**TO DO**
Extract all data as written.

---*---

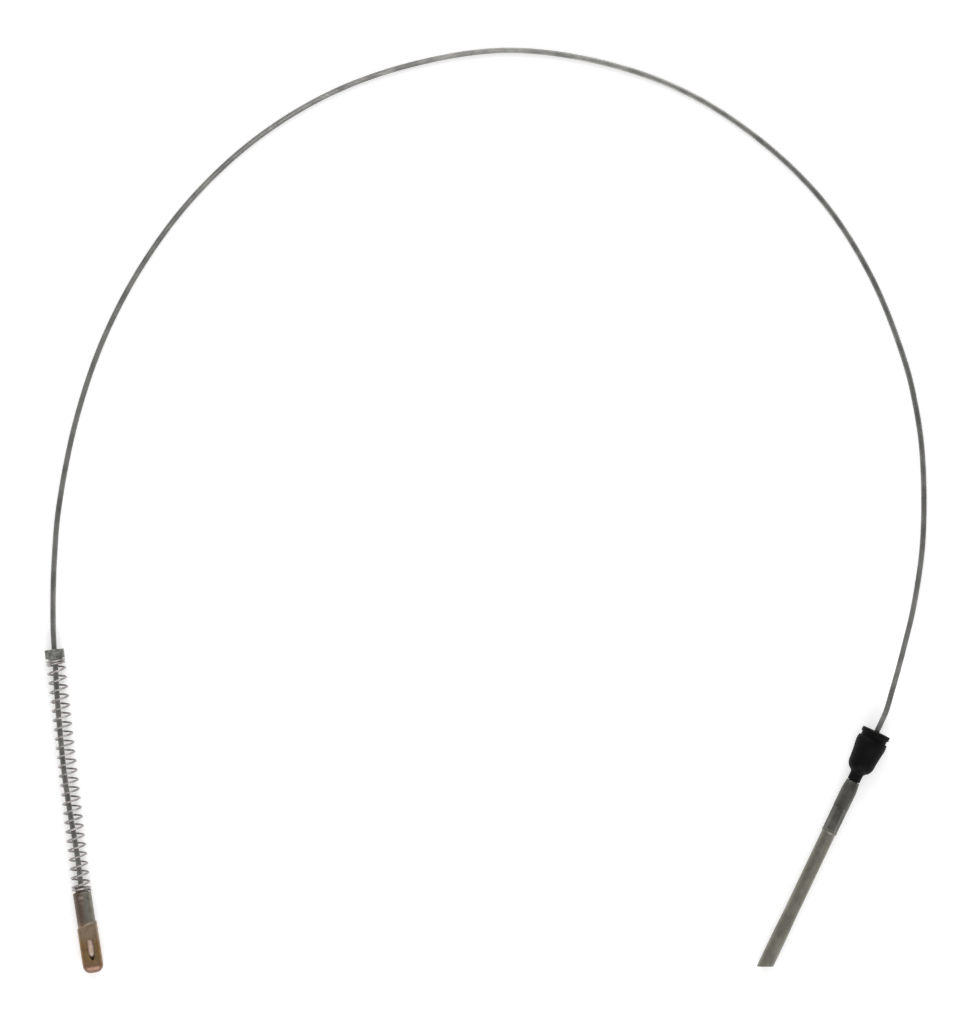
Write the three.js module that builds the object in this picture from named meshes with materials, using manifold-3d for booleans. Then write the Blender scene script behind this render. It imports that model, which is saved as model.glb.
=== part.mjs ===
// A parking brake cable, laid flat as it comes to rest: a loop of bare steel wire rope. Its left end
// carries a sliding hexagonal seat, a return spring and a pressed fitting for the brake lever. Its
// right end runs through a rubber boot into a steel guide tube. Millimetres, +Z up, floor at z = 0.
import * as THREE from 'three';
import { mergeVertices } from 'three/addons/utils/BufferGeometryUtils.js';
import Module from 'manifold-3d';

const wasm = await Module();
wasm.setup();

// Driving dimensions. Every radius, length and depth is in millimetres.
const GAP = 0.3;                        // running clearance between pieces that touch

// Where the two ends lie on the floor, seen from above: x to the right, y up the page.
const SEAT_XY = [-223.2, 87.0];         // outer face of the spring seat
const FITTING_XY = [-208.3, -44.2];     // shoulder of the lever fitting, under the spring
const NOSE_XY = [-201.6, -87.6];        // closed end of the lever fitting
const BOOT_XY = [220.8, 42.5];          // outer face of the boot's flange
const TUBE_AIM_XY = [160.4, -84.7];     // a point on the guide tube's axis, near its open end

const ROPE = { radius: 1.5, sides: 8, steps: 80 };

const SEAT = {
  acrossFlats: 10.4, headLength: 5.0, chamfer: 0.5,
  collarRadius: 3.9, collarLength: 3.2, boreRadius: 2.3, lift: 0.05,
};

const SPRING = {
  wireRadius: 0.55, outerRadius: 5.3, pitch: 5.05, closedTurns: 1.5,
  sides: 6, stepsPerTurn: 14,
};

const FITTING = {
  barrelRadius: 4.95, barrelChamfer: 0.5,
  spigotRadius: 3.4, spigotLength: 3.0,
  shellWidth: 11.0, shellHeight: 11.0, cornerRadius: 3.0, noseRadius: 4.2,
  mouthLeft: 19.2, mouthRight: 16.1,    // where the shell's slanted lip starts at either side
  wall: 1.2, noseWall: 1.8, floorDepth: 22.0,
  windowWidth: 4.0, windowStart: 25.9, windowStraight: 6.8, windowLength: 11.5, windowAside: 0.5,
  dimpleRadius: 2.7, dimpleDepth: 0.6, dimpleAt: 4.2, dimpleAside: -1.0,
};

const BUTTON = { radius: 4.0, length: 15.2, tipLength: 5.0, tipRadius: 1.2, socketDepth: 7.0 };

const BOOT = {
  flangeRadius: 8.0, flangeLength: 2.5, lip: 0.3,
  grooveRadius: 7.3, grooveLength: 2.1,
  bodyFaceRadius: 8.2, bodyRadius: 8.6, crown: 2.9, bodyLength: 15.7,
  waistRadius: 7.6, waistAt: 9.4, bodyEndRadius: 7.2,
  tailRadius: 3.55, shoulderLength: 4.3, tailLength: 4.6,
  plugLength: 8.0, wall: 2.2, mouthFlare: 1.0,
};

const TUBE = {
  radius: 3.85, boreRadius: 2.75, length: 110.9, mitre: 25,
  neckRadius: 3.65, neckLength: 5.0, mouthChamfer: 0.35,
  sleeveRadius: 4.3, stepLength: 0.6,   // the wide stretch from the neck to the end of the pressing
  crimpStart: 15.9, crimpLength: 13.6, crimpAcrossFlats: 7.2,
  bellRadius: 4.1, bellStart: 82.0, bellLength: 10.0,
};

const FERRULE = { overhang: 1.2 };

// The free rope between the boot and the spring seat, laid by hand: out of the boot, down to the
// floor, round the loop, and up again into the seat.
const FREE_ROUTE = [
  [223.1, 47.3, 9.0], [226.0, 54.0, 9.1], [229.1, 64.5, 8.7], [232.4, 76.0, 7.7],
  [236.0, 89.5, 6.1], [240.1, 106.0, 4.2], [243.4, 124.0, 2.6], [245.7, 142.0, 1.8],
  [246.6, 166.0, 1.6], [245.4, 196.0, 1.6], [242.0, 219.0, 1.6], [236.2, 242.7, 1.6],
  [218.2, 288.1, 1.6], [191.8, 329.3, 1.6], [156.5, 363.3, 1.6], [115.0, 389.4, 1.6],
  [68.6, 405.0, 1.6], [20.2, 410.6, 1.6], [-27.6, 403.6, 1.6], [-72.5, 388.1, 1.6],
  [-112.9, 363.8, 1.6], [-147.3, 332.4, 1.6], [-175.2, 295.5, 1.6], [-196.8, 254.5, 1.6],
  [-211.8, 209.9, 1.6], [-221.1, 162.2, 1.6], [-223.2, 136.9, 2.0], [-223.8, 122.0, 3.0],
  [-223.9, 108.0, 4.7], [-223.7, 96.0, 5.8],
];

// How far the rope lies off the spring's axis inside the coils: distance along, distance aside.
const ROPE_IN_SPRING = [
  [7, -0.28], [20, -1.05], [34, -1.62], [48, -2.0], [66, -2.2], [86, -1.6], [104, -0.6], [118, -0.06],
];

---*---

**TASK RESPONSE**
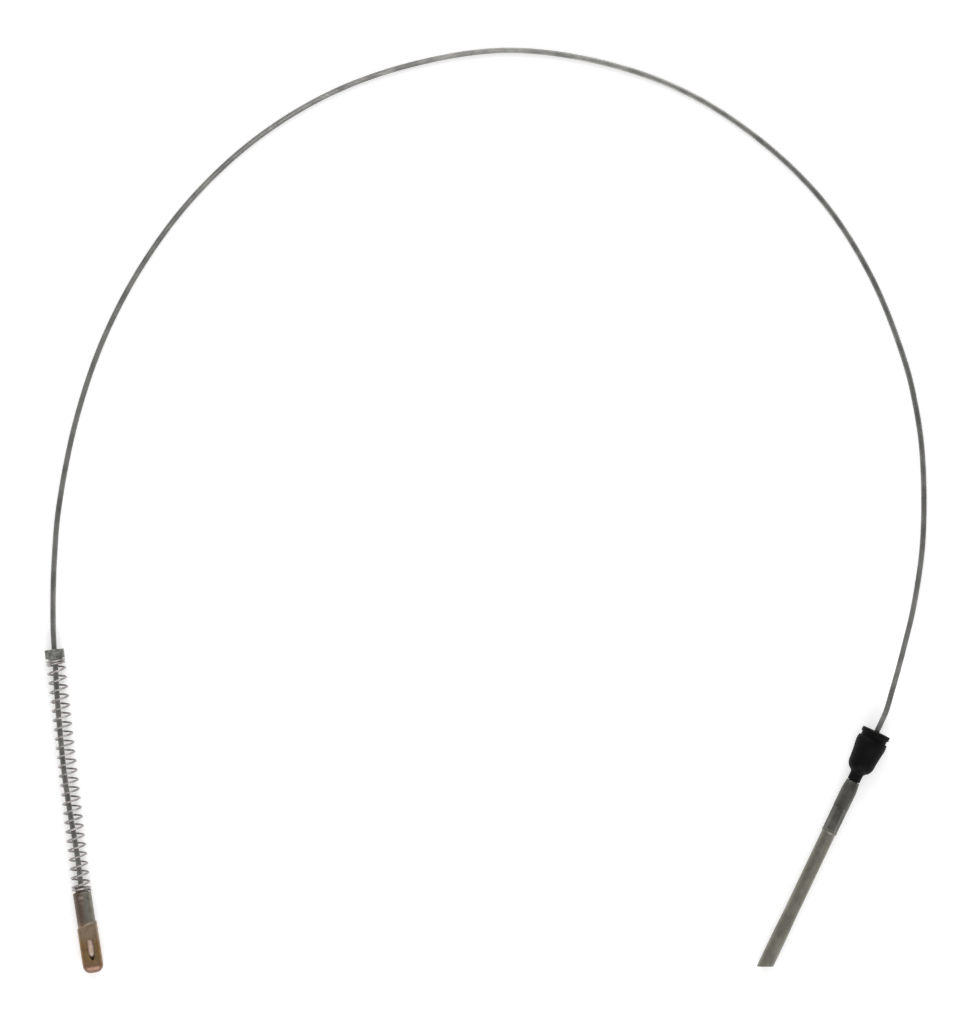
Write the three.js module that builds the object in this picture from named meshes with materials, using manifold-3d for booleans. Then write the Blender scene script behind this render. It imports that model, which is saved as model.glb.
=== part.mjs ===
// A parking brake cable, laid flat as it comes to rest: a loop of bare steel wire rope. Its left end
// carries a sliding hexagonal seat, a return spring and a pressed fitting for the brake lever. Its
// right end runs through a rubber boot into a steel guide tube. Millimetres, +Z up, floor at z = 0.
import * as THREE from 'three';
import { mergeVertices } from 'three/addons/utils/BufferGeometryUtils.js';
import Module from 'manifold-3d';

const wasm = await Module();
wasm.setup();

// Driving dimensions. Every radius, length and depth is in millimetres.
const GAP = 0.3;                        // running clearance between pieces that touch

// Where the two ends lie on the floor, seen from above: x to the right, y up the page.
const SEAT_XY = [-223.2, 87.0];         // outer face of the spring seat
const FITTING_XY = [-208.3, -44.2];     // shoulder of the lever fitting, under the spring
const NOSE_XY = [-201.6, -87.6];        // closed end of the lever fitting
const BOOT_XY = [220.8, 42.5];          // outer face of the boot's flange
const TUBE_AIM_XY = [160.4, -84.7];     // a point on the guide tube's axis, near its open end

const ROPE = { radius: 1.5, sides: 8, steps: 80 };

const SEAT = {
  acrossFlats: 10.4, headLength: 5.0, chamfer: 0.5,
  collarRadius: 3.9, collarLength: 3.2, boreRadius: 2.3, lift: 0.05,
};

const SPRING = {
  wireRadius: 0.55, outerRadius: 5.3, pitch: 5.05, closedTurns: 1.5,
  sides: 6, stepsPerTurn: 14,
};

const FITTING = {
  barrelRadius: 4.95, barrelChamfer: 0.5,
  spigotRadius: 3.4, spigotLength: 3.0,
  shellWidth: 11.0, shellHeight: 11.0, cornerRadius: 3.0, noseRadius: 4.2,
  mouthLeft: 19.2, mouthRight: 16.1,    // where the shell's slanted lip starts at either side
  wall: 1.2, noseWall: 1.8, floorDepth: 22.0,
  windowWidth: 4.0, windowStart: 25.9, windowStraight: 6.8, windowLength: 11.5, windowAside: 0.5,
  dimpleRadius: 2.7, dimpleDepth: 0.6, dimpleAt: 4.2, dimpleAside: -1.0,
};

const BUTTON = { radius: 4.0, length: 15.2, tipLength: 5.0, tipRadius: 1.2, socketDepth: 7.0 };

const BOOT = {
  flangeRadius: 8.0, flangeLength: 2.5, lip: 0.3,
  grooveRadius: 7.3, grooveLength: 2.1,
  bodyFaceRadius: 8.2, bodyRadius: 8.6, crown: 2.9, bodyLength: 15.7,
  waistRadius: 7.6, waistAt: 9.4, bodyEndRadius: 7.2,
  tailRadius: 3.55, shoulderLength: 4.3, tailLength: 4.6,
  plugLength: 8.0, wall: 2.2, mouthFlare: 1.0,
};

const TUBE = {
  radius: 3.85, boreRadius: 2.75, length: 110.9, mitre: 25,
  neckRadius: 3.65, neckLength: 5.0, mouthChamfer: 0.35,
  sleeveRadius: 4.3, stepLength: 0.6,   // the wide stretch from the neck to the end of the pressing
  crimpStart: 15.9, crimpLength: 13.6, crimpAcrossFlats: 7.2,
  bellRadius: 4.1, bellStart: 82.0, bellLength: 10.0,
};

const FERRULE = { overhang: 1.2 };

// The free rope between the boot and the spring seat, laid by hand: out of the boot, down to the
// floor, round the loop, and up again into the seat.
const FREE_ROUTE = [
  [223.1, 47.3, 9.0], [226.0, 54.0, 9.1], [229.1, 64.5, 8.7], [232.4, 76.0, 7.7],
  [236.0, 89.5, 6.1], [240.1, 106.0, 4.2], [243.4, 124.0, 2.6], [245.7, 142.0, 1.8],
  [246.6, 166.0, 1.6], [245.4, 196.0, 1.6], [242.0, 219.0, 1.6], [236.2, 242.7, 1.6],
  [218.2, 288.1, 1.6], [191.8, 329.3, 1.6], [156.5, 363.3, 1.6], [115.0, 389.4, 1.6],
  [68.6, 405.0, 1.6], [20.2, 410.6, 1.6], [-27.6, 403.6, 1.6], [-72.5, 388.1, 1.6],
  [-112.9, 363.8, 1.6], [-147.3, 332.4, 1.6], [-175.2, 295.5, 1.6], [-196.8, 254.5, 1.6],
  [-211.8, 209.9, 1.6], [-221.1, 162.2, 1.6], [-223.2, 136.9, 2.0], [-223.8, 122.0, 3.0],
  [-223.9, 108.0, 4.7], [-223.7, 96.0, 5.8],
];

// How far the rope lies off the spring's axis inside the coils: distance along, distance aside.
const ROPE_IN_SPRING = [
  [7, -0.28], [20, -1.05], [34, -1.62], [48, -2.0], [66, -2.2], [86, -1.6], [104, -0.6], [118, -0.06],
];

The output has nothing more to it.